■ **Objective**: Only the lines holding the string "frame" are needed. Copy each one.

■ **Exercise input**:
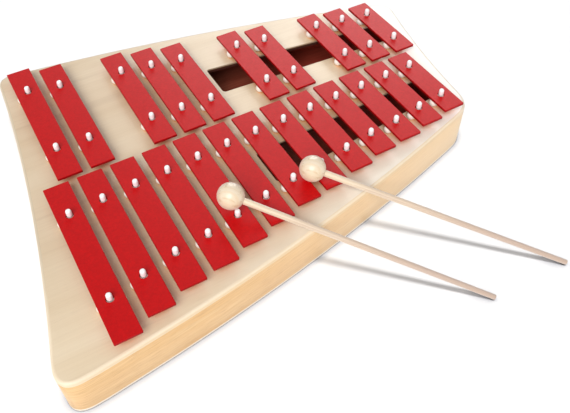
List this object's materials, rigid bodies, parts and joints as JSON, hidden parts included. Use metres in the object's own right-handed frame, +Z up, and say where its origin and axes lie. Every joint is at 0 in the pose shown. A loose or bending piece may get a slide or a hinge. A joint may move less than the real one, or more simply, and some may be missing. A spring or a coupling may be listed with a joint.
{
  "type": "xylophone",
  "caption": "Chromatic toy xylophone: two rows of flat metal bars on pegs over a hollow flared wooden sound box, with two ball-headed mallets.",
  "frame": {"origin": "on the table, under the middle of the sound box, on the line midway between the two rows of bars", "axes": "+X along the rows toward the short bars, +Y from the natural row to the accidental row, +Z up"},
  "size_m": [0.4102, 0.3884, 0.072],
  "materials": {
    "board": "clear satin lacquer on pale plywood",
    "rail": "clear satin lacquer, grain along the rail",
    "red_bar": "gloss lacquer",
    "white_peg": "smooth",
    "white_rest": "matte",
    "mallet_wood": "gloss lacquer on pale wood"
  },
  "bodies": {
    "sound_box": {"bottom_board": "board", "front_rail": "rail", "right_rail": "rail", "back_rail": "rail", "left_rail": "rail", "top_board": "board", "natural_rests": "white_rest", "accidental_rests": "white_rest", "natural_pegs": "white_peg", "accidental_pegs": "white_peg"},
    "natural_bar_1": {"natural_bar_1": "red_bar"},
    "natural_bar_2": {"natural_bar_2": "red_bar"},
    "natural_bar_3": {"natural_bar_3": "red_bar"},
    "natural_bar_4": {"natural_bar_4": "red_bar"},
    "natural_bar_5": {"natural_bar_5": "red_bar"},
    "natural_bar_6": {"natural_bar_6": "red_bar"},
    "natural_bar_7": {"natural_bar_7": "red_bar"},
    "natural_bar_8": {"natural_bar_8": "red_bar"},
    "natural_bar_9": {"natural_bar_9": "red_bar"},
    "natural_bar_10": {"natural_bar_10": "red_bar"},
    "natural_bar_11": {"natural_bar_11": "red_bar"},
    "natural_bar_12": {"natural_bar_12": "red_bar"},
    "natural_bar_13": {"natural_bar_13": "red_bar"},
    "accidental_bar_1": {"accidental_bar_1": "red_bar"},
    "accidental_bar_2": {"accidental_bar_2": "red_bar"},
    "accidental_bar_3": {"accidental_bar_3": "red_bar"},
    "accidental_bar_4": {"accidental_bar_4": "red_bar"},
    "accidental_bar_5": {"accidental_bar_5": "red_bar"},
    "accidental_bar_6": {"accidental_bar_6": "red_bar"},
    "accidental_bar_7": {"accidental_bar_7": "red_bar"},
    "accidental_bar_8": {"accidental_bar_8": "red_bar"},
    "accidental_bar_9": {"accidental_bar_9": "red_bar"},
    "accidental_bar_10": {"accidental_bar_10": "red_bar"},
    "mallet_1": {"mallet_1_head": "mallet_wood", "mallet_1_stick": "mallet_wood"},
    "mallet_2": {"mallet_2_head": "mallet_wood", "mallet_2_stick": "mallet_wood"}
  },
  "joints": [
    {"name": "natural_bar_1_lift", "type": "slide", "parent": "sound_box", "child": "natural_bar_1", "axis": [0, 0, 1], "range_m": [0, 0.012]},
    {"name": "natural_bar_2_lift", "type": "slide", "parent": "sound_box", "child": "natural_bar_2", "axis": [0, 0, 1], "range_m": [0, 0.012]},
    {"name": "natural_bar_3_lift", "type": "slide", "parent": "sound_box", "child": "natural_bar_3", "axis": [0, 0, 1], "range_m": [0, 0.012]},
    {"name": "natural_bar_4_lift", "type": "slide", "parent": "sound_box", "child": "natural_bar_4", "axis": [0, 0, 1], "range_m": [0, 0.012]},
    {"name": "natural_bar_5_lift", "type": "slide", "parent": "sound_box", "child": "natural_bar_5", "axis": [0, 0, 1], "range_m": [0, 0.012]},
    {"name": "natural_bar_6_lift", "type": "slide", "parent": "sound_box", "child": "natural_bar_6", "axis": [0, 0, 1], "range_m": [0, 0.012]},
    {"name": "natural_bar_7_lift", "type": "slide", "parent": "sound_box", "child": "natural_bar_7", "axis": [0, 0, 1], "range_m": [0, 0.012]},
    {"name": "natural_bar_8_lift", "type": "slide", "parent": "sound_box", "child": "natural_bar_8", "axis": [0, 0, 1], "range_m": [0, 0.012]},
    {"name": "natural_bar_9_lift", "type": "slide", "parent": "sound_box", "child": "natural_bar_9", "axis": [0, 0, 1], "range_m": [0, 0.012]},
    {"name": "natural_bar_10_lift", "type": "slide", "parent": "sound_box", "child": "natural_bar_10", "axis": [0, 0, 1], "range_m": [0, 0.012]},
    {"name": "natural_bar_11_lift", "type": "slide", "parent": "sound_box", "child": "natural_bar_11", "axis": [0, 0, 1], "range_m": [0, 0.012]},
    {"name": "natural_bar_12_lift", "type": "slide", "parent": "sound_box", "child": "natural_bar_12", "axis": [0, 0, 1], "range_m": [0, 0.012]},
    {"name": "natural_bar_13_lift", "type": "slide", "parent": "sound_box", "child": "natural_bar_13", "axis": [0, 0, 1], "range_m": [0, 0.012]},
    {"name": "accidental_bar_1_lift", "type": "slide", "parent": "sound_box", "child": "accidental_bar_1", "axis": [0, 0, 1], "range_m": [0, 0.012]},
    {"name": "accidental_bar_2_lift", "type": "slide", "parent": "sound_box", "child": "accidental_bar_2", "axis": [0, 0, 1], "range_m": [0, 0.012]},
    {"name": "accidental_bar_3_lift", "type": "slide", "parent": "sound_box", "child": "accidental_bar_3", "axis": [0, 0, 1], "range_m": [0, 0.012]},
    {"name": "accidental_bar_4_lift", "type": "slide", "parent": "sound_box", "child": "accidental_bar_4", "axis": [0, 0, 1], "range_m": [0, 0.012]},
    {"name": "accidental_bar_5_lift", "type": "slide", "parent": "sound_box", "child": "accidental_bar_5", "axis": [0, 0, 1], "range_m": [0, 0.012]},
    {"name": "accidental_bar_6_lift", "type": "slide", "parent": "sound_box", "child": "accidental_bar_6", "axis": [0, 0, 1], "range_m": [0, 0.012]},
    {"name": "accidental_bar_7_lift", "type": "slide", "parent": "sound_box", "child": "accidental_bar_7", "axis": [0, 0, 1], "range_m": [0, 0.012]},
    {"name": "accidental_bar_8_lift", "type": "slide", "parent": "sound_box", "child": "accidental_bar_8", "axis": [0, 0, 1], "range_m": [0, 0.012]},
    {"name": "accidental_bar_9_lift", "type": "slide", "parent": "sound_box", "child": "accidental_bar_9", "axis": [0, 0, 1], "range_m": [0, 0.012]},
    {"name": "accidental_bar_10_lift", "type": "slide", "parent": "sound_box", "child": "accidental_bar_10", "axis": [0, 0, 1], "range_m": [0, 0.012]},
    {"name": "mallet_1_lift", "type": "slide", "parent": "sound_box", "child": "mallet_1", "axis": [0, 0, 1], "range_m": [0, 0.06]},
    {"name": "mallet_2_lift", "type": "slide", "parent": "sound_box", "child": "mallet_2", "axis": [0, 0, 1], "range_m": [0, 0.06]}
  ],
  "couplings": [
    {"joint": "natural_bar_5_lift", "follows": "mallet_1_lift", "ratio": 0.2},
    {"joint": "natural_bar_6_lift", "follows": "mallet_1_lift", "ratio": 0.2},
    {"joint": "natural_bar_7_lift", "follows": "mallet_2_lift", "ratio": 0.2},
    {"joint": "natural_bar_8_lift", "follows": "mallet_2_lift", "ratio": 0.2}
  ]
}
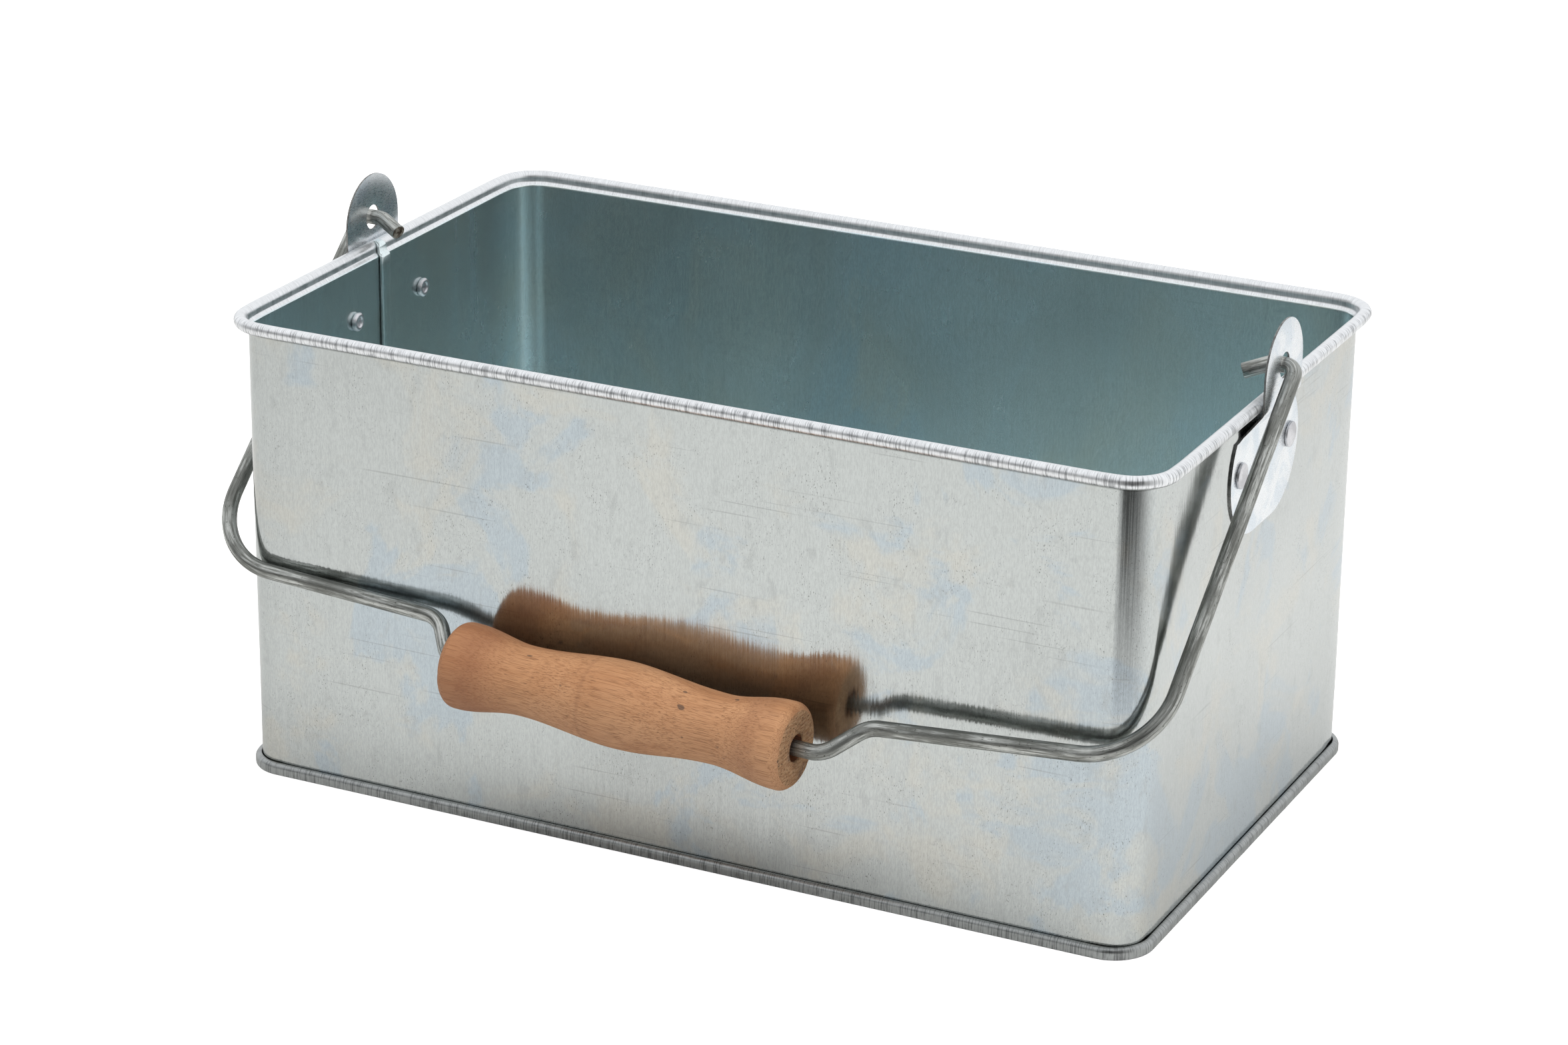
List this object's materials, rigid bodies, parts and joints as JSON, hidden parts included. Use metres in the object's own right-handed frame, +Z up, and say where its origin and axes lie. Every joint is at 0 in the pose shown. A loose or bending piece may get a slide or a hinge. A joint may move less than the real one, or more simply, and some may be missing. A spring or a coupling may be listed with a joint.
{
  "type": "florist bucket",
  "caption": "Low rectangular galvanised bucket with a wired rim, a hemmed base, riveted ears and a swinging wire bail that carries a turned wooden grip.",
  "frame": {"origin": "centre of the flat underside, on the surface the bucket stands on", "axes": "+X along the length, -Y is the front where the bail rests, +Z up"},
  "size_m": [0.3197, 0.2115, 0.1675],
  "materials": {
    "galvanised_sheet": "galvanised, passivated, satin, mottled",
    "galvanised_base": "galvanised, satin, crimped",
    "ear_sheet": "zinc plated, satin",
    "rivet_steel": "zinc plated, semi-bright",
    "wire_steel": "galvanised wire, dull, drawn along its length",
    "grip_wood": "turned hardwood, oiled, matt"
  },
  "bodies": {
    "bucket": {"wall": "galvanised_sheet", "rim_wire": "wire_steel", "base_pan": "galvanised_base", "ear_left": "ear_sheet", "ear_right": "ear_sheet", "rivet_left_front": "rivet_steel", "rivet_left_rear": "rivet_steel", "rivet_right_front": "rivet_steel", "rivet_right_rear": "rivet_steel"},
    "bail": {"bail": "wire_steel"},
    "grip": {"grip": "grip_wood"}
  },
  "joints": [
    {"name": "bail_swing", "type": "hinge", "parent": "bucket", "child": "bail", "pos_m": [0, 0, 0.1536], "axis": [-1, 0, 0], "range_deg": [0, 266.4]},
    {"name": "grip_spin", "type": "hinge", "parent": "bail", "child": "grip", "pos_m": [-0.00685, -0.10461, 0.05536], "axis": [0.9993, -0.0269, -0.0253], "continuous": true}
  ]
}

■ **Response to this exercise**:
List this object's materials, rigid bodies, parts and joints as JSON, hidden parts included. Use metres in the object's own right-handed frame, +Z up, and say where its origin and axes lie. Every joint is at 0 in the pose shown. A loose or bending piece may get a slide or a hinge. A joint may move less than the real one, or more simply, and some may be missing. A spring or a coupling may be listed with a joint.
  "frame": {"origin": "on the table, under the middle of the sound box, on the line midway between the two rows of bars", "axes": "+X along the rows toward the short bars, +Y from the natural row to the accidental row, +Z up"},
List this object's materials, rigid bodies, parts and joints as JSON, hidden parts included. Use metres in the object's own right-handed frame, +Z up, and say where its origin and axes lie. Every joint is at 0 in the pose shown. A loose or bending piece may get a slide or a hinge. A joint may move less than the real one, or more simply, and some may be missing. A spring or a coupling may be listed with a joint.
  "frame": {"origin": "centre of the flat underside, on the surface the bucket stands on", "axes": "+X along the length, -Y is the front where the bail rests, +Z up"},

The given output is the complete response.